For me, this is where a guided breakfast tour earns its keep. On your own, you might pick one noodle place and call it a day. Here, you’re comparing styles—without having to plan, hunt, and negotiate your way across multiple neighborhoods.
Dessert finish: bánh bao chiên and bánh bò
The tour closes with dessert options listed as:
- bánh bao chiên (deep-fried doughball)
- bánh bò (rising coconut cake)
This ending is smart. You’ve already had savory courses and soup, and the sweetness-as-finish gives your stomach a clear wrap-up point. Also, coconut cake is a distinctly Vietnamese-feeling way to end a morning meal.

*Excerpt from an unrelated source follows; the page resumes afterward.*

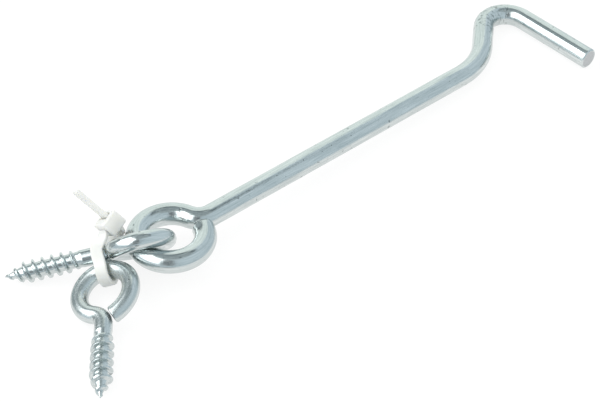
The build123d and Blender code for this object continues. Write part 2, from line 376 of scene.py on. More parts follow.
def screw_skin_group():
    """Rolled wood-screw thread along +X, from the wire's own size to a gimlet point. Its rows follow
    the thread."""
    inputs = [
        ("Start", "Float"), ("Reach", "Float"), ("Wire Radius", "Float"), ("Crest Radius", "Float"),
        ("Root Radius", "Float"), ("Pitch", "Float"), ("Thread Start", "Float"), ("Ramp", "Float"),
        ("Land", "Float"), ("Floor", "Float"), ("Point Length", "Float"), ("Turn", "Float"),
        ("Rows Per Turn", "Float"), ("Sides", "Int"), ("Along Start", "Float"),
    ]
    nodes, given, result = new_tree("screw_skin", "GeometryNodeTree", inputs, [("Skin", "Geometry")])
    pitch = given["Pitch"]
    spacing = nodes.math("DIVIDE", pitch, given["Rows Per Turn"])
    wanted = nodes.math("ADD", nodes.math("SUBTRACT", given["Reach"], given["Start"]), pitch)
    steps = nodes.math("CEIL", nodes.math("DIVIDE", wanted, spacing))
    total = nodes.math("MULTIPLY", steps, spacing)
    rows = nodes.math("ADD", steps, 1)
    first = nodes.math("SUBTRACT", given["Start"], pitch)
    mesh, thread_line, angle = grid(nodes, total, rows, given["Sides"], first)
    turn_share = nodes.math("DIVIDE", nodes.math("ADD", angle, math.pi), math.tau)
    along = nodes.math("ADD", thread_line, nodes.math("MULTIPLY", turn_share, pitch))
    along = nodes.limit(along, given["Start"], given["Reach"])
    ramp_end = nodes.math("ADD", given["Thread Start"], given["Ramp"])
    full = nodes.ramp(along, given["Thread Start"], ramp_end, given["Wire Radius"], given["Crest Radius"])
    to_point = nodes.math("DIVIDE", nodes.math("SUBTRACT", given["Reach"], along), given["Point Length"])
    to_point = nodes.limit(to_point, 0.0, 1.0)
    crest_share = nodes.math("POWER", to_point, CREST_TAPER)
    crest_point = nodes.math("MULTIPLY", given["Crest Radius"], crest_share)
    crest = nodes.math("MINIMUM", full, crest_point)
    half_pitch = nodes.math("MULTIPLY", pitch, 0.5)
    core_start = nodes.math("SUBTRACT", given["Thread Start"], half_pitch)
    core_end = nodes.math("ADD", given["Thread Start"], half_pitch)
    core = nodes.ramp(along, core_start, core_end, given["Wire Radius"], given["Root Radius"])
    core = nodes.math("MULTIPLY", core, nodes.math("POWER", to_point, CORE_TAPER))
    crest = nodes.math("MAXIMUM", crest, core)
    turned_line = nodes.math("ADD", thread_line, nodes.math("MULTIPLY", given["Turn"], pitch))
    from_groove = nodes.math("PINGPONG", turned_line, half_pitch)
    floor_edge = nodes.math("MULTIPLY", given["Floor"], 0.5)
    land_edge = nodes.math("MULTIPLY", nodes.math("SUBTRACT", pitch, given["Land"]), 0.5)
    wall = nodes.ramp(from_groove, floor_edge, land_edge, ease="SMOOTHSTEP")
    rise = nodes.math("MULTIPLY", nodes.math("SUBTRACT", crest, core), wall)
    reach = nodes.math("ADD", core, rise)
    across = nodes.math("MULTIPLY", nodes.math("COSINE", angle), reach)
    above = nodes.math("MULTIPLY", nodes.math("SINE", angle), reach)
    place = nodes.join_xyz(along, across, above)
    wire_along = nodes.math("ADD", nodes.math("SUBTRACT", along, given["Start"]), given["Along Start"])
    skin = nodes.store(mesh, "wire_place", nodes.join_xyz(wire_along, across, above), "FLOAT_VECTOR")
    skin = nodes.store(skin, "cut_face", 0.0, "FLOAT")
    skin = nodes.add("GeometryNodeSetPosition", {"Geometry": skin, "Position": place}).outputs[0]
    nodes.feed(result.inputs["Skin"], skin)
    return nodes.tree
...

If you want to save room, the best strategy is to treat the first sticky rice portion as your “heavy anchor,” then move slower on the mid-course dishes. The last bite still feels like a reward, not a forced finish.
Who this tour is best for
This is a great fit if:
- You want real local breakfast and not just famous food streets
- You like the idea of riding around by scooter and seeing scenic routes beyond the city center
- You’re hungry for variety across multiple dishes instead of one big meal
- You’d rather have a guide handle logistics and spot-finding
It’s also a good choice for visitors short on time who still want a morning that feels like Saigon, not like a checklist.
If you hate scooters or you strongly prefer large, wide-road sightseeing, the “deep alleys” part may be the wrong match.

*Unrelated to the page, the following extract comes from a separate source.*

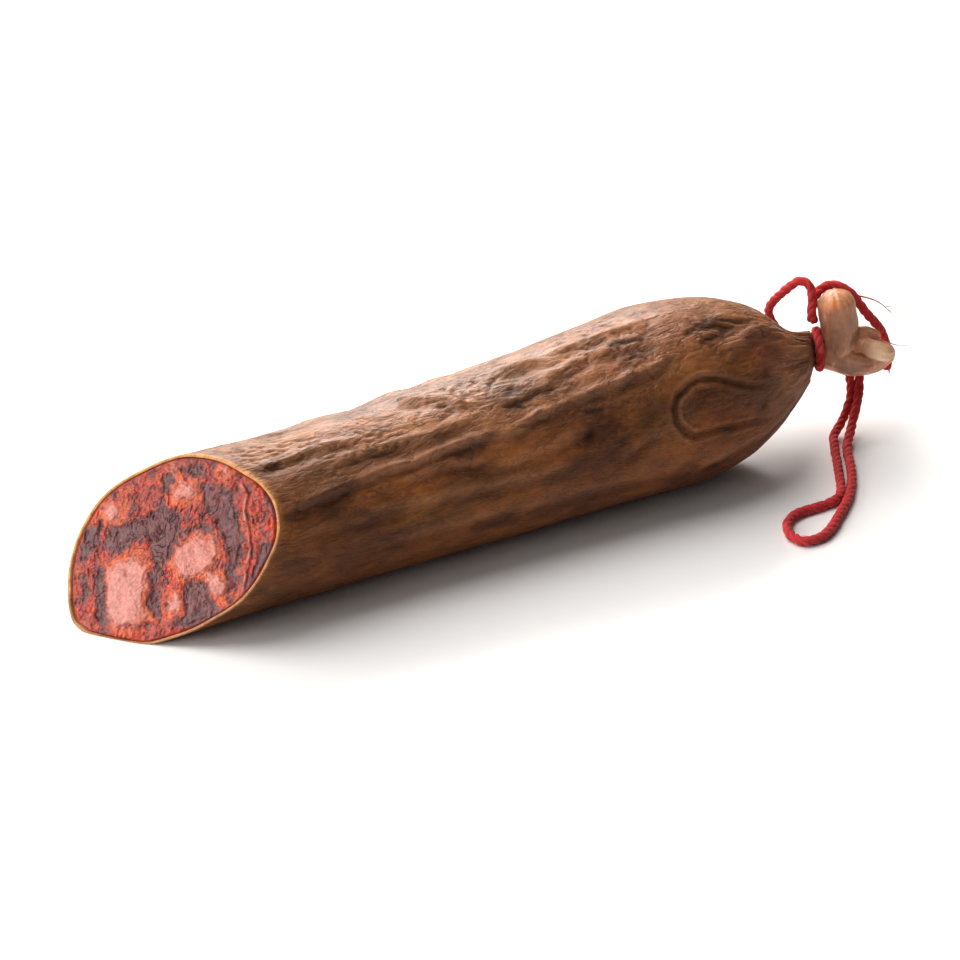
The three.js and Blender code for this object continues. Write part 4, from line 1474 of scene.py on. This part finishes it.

Final verdict: should you book this half-day breakfast tour?
I’d book this tour if you want a breakfast morning that feels organized but still street-level—7 dishes, coffee with a method, and market-to-street routes that go beyond what you’d likely find alone.

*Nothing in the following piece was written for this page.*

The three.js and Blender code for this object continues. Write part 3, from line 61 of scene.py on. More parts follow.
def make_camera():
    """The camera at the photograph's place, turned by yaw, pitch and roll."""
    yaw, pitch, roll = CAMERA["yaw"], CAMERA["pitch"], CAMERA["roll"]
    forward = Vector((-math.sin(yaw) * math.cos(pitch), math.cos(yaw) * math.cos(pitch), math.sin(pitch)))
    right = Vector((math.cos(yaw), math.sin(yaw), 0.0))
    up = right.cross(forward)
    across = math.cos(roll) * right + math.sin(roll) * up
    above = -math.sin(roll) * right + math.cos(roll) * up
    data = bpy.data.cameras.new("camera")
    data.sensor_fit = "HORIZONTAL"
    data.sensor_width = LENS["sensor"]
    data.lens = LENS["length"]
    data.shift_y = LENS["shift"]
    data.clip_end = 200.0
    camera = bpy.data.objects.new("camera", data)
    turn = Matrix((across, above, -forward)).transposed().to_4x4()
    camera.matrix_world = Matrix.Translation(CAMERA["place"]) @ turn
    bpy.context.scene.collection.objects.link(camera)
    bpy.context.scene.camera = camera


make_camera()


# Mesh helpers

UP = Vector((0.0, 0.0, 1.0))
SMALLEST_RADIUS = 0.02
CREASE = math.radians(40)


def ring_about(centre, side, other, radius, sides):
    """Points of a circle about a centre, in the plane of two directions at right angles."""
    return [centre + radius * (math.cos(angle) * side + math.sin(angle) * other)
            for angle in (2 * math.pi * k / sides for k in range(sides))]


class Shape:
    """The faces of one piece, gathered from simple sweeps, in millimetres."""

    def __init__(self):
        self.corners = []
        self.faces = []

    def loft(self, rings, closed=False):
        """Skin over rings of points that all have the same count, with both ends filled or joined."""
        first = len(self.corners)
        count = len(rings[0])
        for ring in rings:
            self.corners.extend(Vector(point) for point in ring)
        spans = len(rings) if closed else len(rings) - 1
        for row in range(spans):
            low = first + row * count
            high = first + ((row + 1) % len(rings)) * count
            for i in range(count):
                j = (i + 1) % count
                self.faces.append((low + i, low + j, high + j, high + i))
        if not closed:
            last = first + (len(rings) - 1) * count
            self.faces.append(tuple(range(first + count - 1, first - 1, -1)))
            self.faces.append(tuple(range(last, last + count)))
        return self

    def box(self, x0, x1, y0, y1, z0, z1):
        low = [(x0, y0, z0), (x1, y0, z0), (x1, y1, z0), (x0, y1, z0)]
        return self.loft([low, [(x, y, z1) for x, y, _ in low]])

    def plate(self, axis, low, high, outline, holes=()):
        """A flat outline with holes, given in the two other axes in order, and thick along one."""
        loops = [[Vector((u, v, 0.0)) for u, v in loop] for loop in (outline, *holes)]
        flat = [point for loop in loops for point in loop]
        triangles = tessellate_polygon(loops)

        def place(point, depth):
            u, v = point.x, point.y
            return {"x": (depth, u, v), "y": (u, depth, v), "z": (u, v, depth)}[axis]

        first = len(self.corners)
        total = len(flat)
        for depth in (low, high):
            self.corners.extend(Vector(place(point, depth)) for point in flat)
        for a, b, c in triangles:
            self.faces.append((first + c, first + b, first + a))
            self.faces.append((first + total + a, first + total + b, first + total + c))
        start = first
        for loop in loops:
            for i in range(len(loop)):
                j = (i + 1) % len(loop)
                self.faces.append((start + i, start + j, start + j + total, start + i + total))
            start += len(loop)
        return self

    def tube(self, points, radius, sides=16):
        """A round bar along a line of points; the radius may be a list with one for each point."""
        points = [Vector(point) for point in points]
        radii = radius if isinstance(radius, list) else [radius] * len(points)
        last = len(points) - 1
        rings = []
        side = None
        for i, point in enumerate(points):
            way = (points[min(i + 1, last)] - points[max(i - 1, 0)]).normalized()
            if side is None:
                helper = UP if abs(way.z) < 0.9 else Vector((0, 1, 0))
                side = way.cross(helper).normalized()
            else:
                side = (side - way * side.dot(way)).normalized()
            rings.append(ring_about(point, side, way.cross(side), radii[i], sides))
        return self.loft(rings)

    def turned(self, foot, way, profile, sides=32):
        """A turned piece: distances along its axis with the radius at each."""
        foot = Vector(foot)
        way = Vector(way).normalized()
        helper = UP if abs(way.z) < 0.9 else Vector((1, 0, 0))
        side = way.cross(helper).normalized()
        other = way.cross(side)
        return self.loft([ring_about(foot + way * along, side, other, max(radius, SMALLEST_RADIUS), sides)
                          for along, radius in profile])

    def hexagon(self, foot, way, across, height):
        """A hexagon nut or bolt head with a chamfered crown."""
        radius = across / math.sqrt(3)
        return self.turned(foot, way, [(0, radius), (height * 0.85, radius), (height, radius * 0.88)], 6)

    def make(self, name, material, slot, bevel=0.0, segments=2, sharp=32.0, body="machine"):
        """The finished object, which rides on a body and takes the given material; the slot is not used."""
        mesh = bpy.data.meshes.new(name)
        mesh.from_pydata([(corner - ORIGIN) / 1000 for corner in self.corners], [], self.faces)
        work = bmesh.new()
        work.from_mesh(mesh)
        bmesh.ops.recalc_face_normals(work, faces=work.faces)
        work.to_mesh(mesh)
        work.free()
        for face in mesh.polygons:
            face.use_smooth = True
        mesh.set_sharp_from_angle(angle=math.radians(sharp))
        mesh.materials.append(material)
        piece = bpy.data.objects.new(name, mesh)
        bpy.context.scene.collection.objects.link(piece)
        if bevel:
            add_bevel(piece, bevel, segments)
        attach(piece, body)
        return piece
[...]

Skip it (or at least think twice) if your comfort depends on avoiding narrow lanes and scooter travel. Also consider whether a breakfast-focused menu works for your preferences, since the plan is built around specific local dishes.
If you’re staying in or near Quận 1 and you like the idea of breakfast as a city tour, this one is good value for your time and your appetite.
FAQ
How long is the Half Day Local Breakfast Tour in Ho Chi Minh?
The tour runs for about 4 hours.
What does the $25 price include?
It includes bottled water, 7 authentic dishes, an English-speaking guide, a rain poncho, wet napkin/hand sanitizer, and restroom access at each stop.
Is pickup available?
Yes, pickup is offered. For other districts, an additional 100.00 VND (about $4.5 USD) will be collected.
Where does the tour start?
The meeting point is Saigon Opera House, 07 Công trường Lam Sơn, Bến Nghé, Quận 1, Ho Chi Minh City.
Do I need a printed ticket?
No. The tour uses a mobile ticket.
Will I have breaks for the restroom?
Yes. A rest room is available at each stop.
What is the cancellation policy?
You can cancel for a full refund if you do it at least 24 hours before the experience starts. If you cancel within 24 hours, the amount paid is not refunded.